Counts toward square footage: All finished living areas on any floor — bedrooms, bathrooms, kitchen, living and dining rooms, finished hallways, closets, and laundry rooms that meet the finished/heated criteria.

May or may not count: Finished space above a garage is a common example in the Charleston area. If it's properly finished and tied into the HVAC system, it can count. If it's uninsulated and unfinished, it typically does not.

Does not count: Garages, unfinished basements or attics, screened porches, patios, decks, and open balconies. This is worth knowing here in the Lowcountry, where porches are a real selling point and can be substantial in size. A 300-square-foot screened porch adds real value and livability — but it will not appear in the home's square footage figure.

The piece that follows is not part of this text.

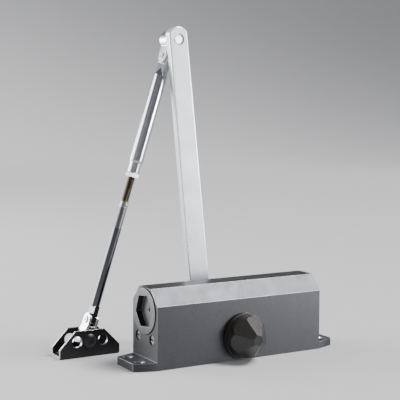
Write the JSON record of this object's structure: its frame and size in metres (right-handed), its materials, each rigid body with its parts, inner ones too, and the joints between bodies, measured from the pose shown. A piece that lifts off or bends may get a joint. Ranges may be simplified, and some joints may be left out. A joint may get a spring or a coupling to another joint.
{
  "type": "door closer",
  "caption": "Surface door closer: chamfered hydraulic body with feet, rack and pinion inside, cranked main arm, adjustable forearm and channel bracket for the frame.",
  "frame": {"origin": "centre of the body's four fixing holes, on its mounting face", "axes": "+Z away from the mounting face, +X along the body towards its spring end (away from the end with the two valve screws), +Y towards the arms"},
  "size_m": [0.211, 0.1045, 0.2535],
  "materials": {
    "body_paint": "die-cast aluminium with fine-grained silver metallic paint",
    "plug_paint": "the same silver paint on a turned steel plug",
    "valve_steel": "turned steel",
    "seal_rubber": "nitrile rubber",
    "bearing_bronze": "sintered bronze",
    "retainer_steel": "zinc-plated steel",
    "cap_plastic": "warm dark grey moulded plastic, satin",
    "piston_iron": "machined iron",
    "spring_steel": "oiled spring steel",
    "ball_steel": "polished bearing steel",
    "pinion_steel": "hardened steel",
    "arm_paint": "silver paint with rounded bright edges",
    "bright_zinc": "bright zinc-plated pressed steel",
    "tube_chrome": "polished plated steel",
    "rod_chrome": "polished plated steel with a yellow zinc thread",
    "screw_steel": "zinc-plated screw",
    "bracket_steel": "dark silver-brown painted pressed steel"
  },
  "bodies": {
    "closer_body": {"housing": "body_paint", "end_plug_left": "plug_paint", "end_plug_right": "plug_paint", "plug_o_ring_left": "seal_rubber", "plug_o_ring_right": "seal_rubber", "bearing_front": "bearing_bronze", "bearing_back": "bearing_bronze", "shaft_seal_front": "seal_rubber", "shaft_seal_back": "seal_rubber", "bearing_retainer_front": "retainer_steel", "bearing_retainer_back": "retainer_steel", "main_spring": "spring_steel"},
    "piston_group": {"piston": "piston_iron", "piston_seal": "seal_rubber", "check_valve_ball": "ball_steel", "check_valve_cage": "valve_steel", "spring_seat": "retainer_steel"},
    "sweep_valve": {"sweep_valve_screw": "valve_steel", "sweep_valve_o_ring": "seal_rubber"},
    "latch_valve": {"latch_valve_screw": "valve_steel", "latch_valve_o_ring": "seal_rubber"},
    "cap": {"pinion_cap": "cap_plastic"},
    "main_arm_group": {"pinion_shaft": "pinion_steel", "main_arm": "arm_paint", "arm_washer": "bright_zinc", "arm_screw": "screw_steel", "elbow_pin": "bright_zinc", "elbow_washer": "bright_zinc"},
    "knuckle_group": {"elbow_knuckle": "bright_zinc", "elbow_bushing": "bearing_bronze", "knuckle_rivet": "bright_zinc"},
    "forearm": {"forearm_tube": "tube_chrome"},
    "nut": {"lock_nut": "bright_zinc"},
    "rod": {"threaded_rod": "rod_chrome"},
    "yoke_group": {"lower_yoke": "bright_zinc", "yoke_rivet": "bright_zinc", "yoke_bushing": "bearing_bronze"},
    "bracket_group": {"frame_bracket": "bracket_steel", "bracket_pin": "bracket_steel", "bracket_pin_clip": "retainer_steel"}
  },
  "joints": [
    {"name": "pinion_turn", "type": "hinge", "parent": "closer_body", "child": "main_arm_group", "pos_m": [0.0015, 0, 0.0185], "axis": [0, 1, 0], "range_deg": [0, 170]},
    {"name": "piston_slide", "type": "slide", "parent": "closer_body", "child": "piston_group", "axis": [1, 0, 0], "range_m": [0, 0.0268], "deforming": ["main_spring"]},
    {"name": "sweep_valve_turn", "type": "hinge", "parent": "closer_body", "child": "sweep_valve", "pos_m": [-0.073, -0.0108, 0.0213], "axis": [1, 0, 0], "range_deg": [-360, 360]},
    {"name": "latch_valve_turn", "type": "hinge", "parent": "closer_body", "child": "latch_valve", "pos_m": [-0.073, 0.0108, 0.0213], "axis": [1, 0, 0], "range_deg": [-360, 360]},
    {"name": "cap_pull", "type": "slide", "parent": "closer_body", "child": "cap", "axis": [0, -1, 0], "range_m": [0, 0.03]},
    {"name": "elbow", "type": "hinge", "parent": "main_arm_group", "child": "knuckle_group", "pos_m": [-0.022, 0.0536, 0.24358], "axis": [0, 1, 0], "range_deg": [-10, 150]},
    {"name": "forearm_tilt", "type": "hinge", "parent": "knuckle_group", "child": "forearm", "pos_m": [-0.02651, 0.0536, 0.22959], "axis": [0.9517, 0, -0.3069], "range_deg": [0, 20]},
    {"name": "lock_nut_turn", "type": "hinge", "parent": "forearm", "child": "nut", "pos_m": [-0.05604, 0.0536, 0.13803], "axis": [0.3069, 0, 0.9517], "continuous": true},
    {"name": "forearm_length", "type": "slide", "parent": "forearm", "child": "rod", "axis": [-0.3069, 0, -0.9517], "range_m": [-0.018, 0.02]},
    {"name": "yoke_tilt", "type": "hinge", "parent": "rod", "child": "yoke_group", "pos_m": [-0.09204, 0.0536, 0.02639], "axis": [-0.9517, 0, 0.3069], "range_deg": [-15, 15]},
    {"name": "bracket_pivot", "type": "hinge", "parent": "yoke_group", "child": "bracket_group", "pos_m": [-0.09655, 0.0536, 0.0124], "axis": [0, 1, 0], "range_deg": [-60, 95]}
  ],
  "couplings": [
    {"joint": "piston_slide", "follows": "pinion_turn", "m_per_rad": 0.009}
  ]
}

Why Square Footage Discrepancies Happen

One of the things we see fairly often in our market is a gap between how a home is listed and what an appraiser measures. Square footage in MLS listings is most commonly sourced from tax records — and tax records are not always updated when a homeowner finishes a bonus room, encloses a porch, or adds livable space.

Appraisers use a specific methodology and physically measure the home themselves. That's why you'll sometimes see an appraised square footage that differs from what's in the listing. For buyers, this is worth understanding before you make decisions based on price per square foot. For sellers, it means it's worth knowing your actual square footage before you list.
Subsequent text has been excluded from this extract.